Sunday, January 17, 2010

MLK's Economics

Mark Engler has a great piece up at The Nation that looks at the last campaign Martin Luther King, Jr. embarked on before his assassination: The Poor People's Campaign. Here's an excerpt:

Martin Luther King Jr. was working hard to get people to Washington, DC. But when he told an audience, "We are going to bring the tired, the poor, the huddled masses. We are going to bring those who have known long years of hurt and neglect.... We are coming to ask America to be true to the huge promissory note that it signed years ago," the year was not 1963, and his issue was not segregation. Instead, it was 1968, five years after his "I Have a Dream" speech, and now the issue was joblessness and economic deprivation. King was publicizing a new mass mobilization led by the Southern Christian Leadership Conference, a drive known as the Poor People's Campaign.

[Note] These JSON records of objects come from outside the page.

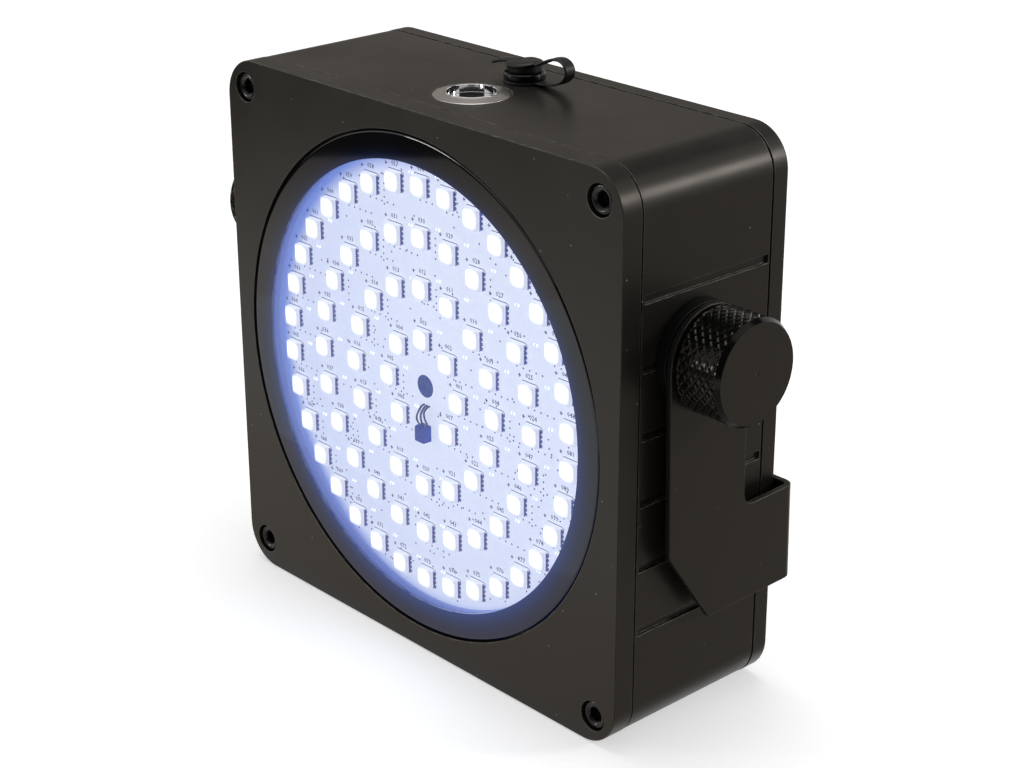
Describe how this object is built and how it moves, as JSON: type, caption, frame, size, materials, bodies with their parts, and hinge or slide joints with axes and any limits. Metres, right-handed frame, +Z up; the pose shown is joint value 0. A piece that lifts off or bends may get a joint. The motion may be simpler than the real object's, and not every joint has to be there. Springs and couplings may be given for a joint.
{
  "type": "wireless led uplight",
  "caption": "Square battery LED uplight with a round lit window, hanging sheet bracket, two knurled side knobs and a push switch and capped socket on top.",
  "frame": {"origin": "under the middle of the whole part, on the surface that its lower edge stands on", "axes": "+X to the right of someone who looks at the lit front, +Y from front to back, +Z up"},
  "size_m": [0.177, 0.0554, 0.1478],
  "materials": {
    "black_powder_coat": "black powder coat, fine satin grain",
    "black_sheet": "black powder coat on sheet",
    "black_knob": "black anodised, diamond knurled",
    "black_screw": "black oxide",
    "clear_lens": "clear window with a black printed border",
    "black_rubber": "matt",
    "white_board": "white solder mask with lit LED packages",
    "sensor": "dark infrared-pass moulding with bright leads",
    "thermal_pad": "soft grey",
    "bare_aluminium": "milled",
    "chrome_switch": "polished",
    "zinc_steel": "zinc plated",
    "gloss_black": "glossy",
    "cell_wrap": "printed-free shrink wrap",
    "holder_plastic": "moulded",
    "green_board": "green solder mask",
    "display_face": "small dark display",
    "clear_window": "clear"
  },
  "bodies": {
    "lamp": {"battery_cell_1": "cell_wrap", "battery_cell_2": "cell_wrap", "battery_cell_3": "cell_wrap", "battery_cell_4": "cell_wrap", "battery_cell_5": "cell_wrap", "battery_cell_6": "cell_wrap", "body_shell": "black_powder_coat", "cap_tether": "black_rubber", "cell_holder": "holder_plastic", "charge_socket": "gloss_black", "control_board": "green_board", "display_module": "display_face", "display_window": "clear_window", "driver_board": "green_board", "front_bezel": "black_powder_coat", "front_gasket": "black_rubber", "front_screw_1": "black_screw", "front_screw_2": "black_screw", "front_screw_3": "black_screw", "front_screw_4": "black_screw", "heat_spreader": "bare_aluminium", "ir_receiver": "sensor", "led_board": "white_board", "lens_seal": "black_rubber", "lens_window": "clear_lens", "pivot_insert_left": "zinc_steel", "pivot_insert_right": "zinc_steel", "pivot_spacer_left": "black_rubber", "pivot_spacer_right": "black_rubber", "power_switch_housing": "chrome_switch", "rear_cover": "black_powder_coat", "rear_gasket": "black_rubber", "rear_screw_1": "black_screw", "rear_screw_2": "black_screw", "rear_screw_3": "black_screw", "rear_screw_4": "black_screw", "socket_nut": "zinc_steel", "switch_nut": "zinc_steel", "thermal_pad": "thermal_pad", "wireless_module": "green_board"},
    "bracket": {"bracket": "black_sheet"},
    "knob_left": {"knob_left": "black_knob", "knob_stud_left": "zinc_steel"},
    "knob_right": {"knob_right": "black_knob", "knob_stud_right": "zinc_steel"},
    "power_button": {"power_button": "chrome_switch"},
    "dust_cap": {"dust_cap": "black_rubber"},
    "menu_button_1": {"menu_button_1": "black_rubber"},
    "menu_button_2": {"menu_button_2": "black_rubber"},
    "menu_button_3": {"menu_button_3": "black_rubber"},
    "menu_button_4": {"menu_button_4": "black_rubber"}
  },
  "joints": [
    {"name": "bracket_tilt", "type": "hinge", "parent": "lamp", "child": "bracket", "pos_m": [0, -0.00435, 0.0944], "axis": [1, 0, 0], "range_deg": [0, 106]},
    {"name": "knob_left_turn", "type": "hinge", "parent": "lamp", "child": "knob_left", "pos_m": [0, -0.00435, 0.0944], "axis": [-1, 0, 0], "range_deg": [0, 720]},
    {"name": "knob_right_turn", "type": "hinge", "parent": "lamp", "child": "knob_right", "pos_m": [0, -0.00435, 0.0944], "axis": [1, 0, 0], "range_deg": [0, 720]},
    {"name": "power_button_press", "type": "slide", "parent": "lamp", "child": "power_button", "axis": [0, 0, 1], "range_m": [-0.0005, 0.0017], "stiffness_N_per_m": 800},
    {"name": "dust_cap_lift", "type": "slide", "parent": "lamp", "child": "dust_cap", "axis": [0, 0, 1], "range_m": [0, 0.008], "deforming": ["cap_tether"]},
    {"name": "menu_button_1_press", "type": "slide", "parent": "lamp", "child": "menu_button_1", "axis": [0, -1, 0], "range_m": [0, 0.0005], "stiffness_N_per_m": 900},
    {"name": "menu_button_2_press", "type": "slide", "parent": "lamp", "child": "menu_button_2", "axis": [0, -1, 0], "range_m": [0, 0.0005], "stiffness_N_per_m": 900},
    {"name": "menu_button_3_press", "type": "slide", "parent": "lamp", "child": "menu_button_3", "axis": [0, -1, 0], "range_m": [0, 0.0005], "stiffness_N_per_m": 900},
    {"name": "menu_button_4_press", "type": "slide", "parent": "lamp", "child": "menu_button_4", "axis": [0, -1, 0], "range_m": [0, 0.0005], "stiffness_N_per_m": 900}
  ]
}
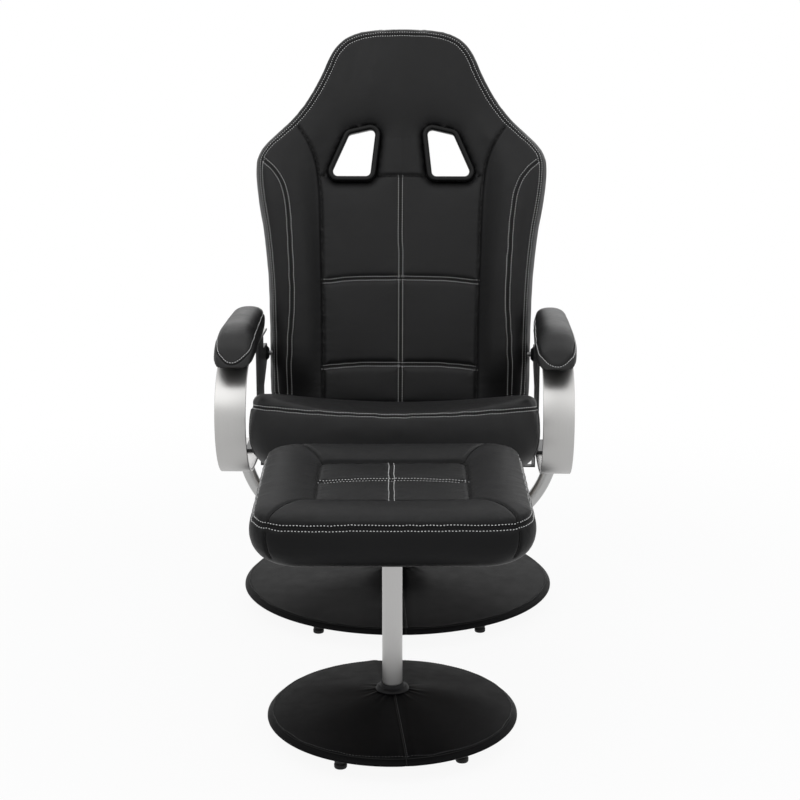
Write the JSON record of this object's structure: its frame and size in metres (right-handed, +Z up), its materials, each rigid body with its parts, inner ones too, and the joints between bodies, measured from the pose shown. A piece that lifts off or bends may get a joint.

In King's vision of the campaign, thousands of Americans who had been abandoned by the economy would create a tent city on the National Mall, demand action from Congress, and engage in nonviolent civil disobedience until their voices were heard. King argued in one of his last sermons, "If a man doesn't have a job or an income, he has neither life nor liberty nor the possibility for the pursuit of happiness. He merely exists."

The solution, he believed, was to "confront the power structure massively."

Four decades later, as our country struggles with disappearing jobs and growing desperation, much of the critique of the U.S. economy offered in the Poor People's Campaign is newly resonant. As the country celebrates Dr. King's life and legacy, it is an opportune time to ask: How did the reverend approach issues like poverty, unemployment, and economic hardship? And--given that he offered his criticisms amid one of the greatest periods of economic expansion in our country's history--how might he respond to today's crises of foreclosure and recession?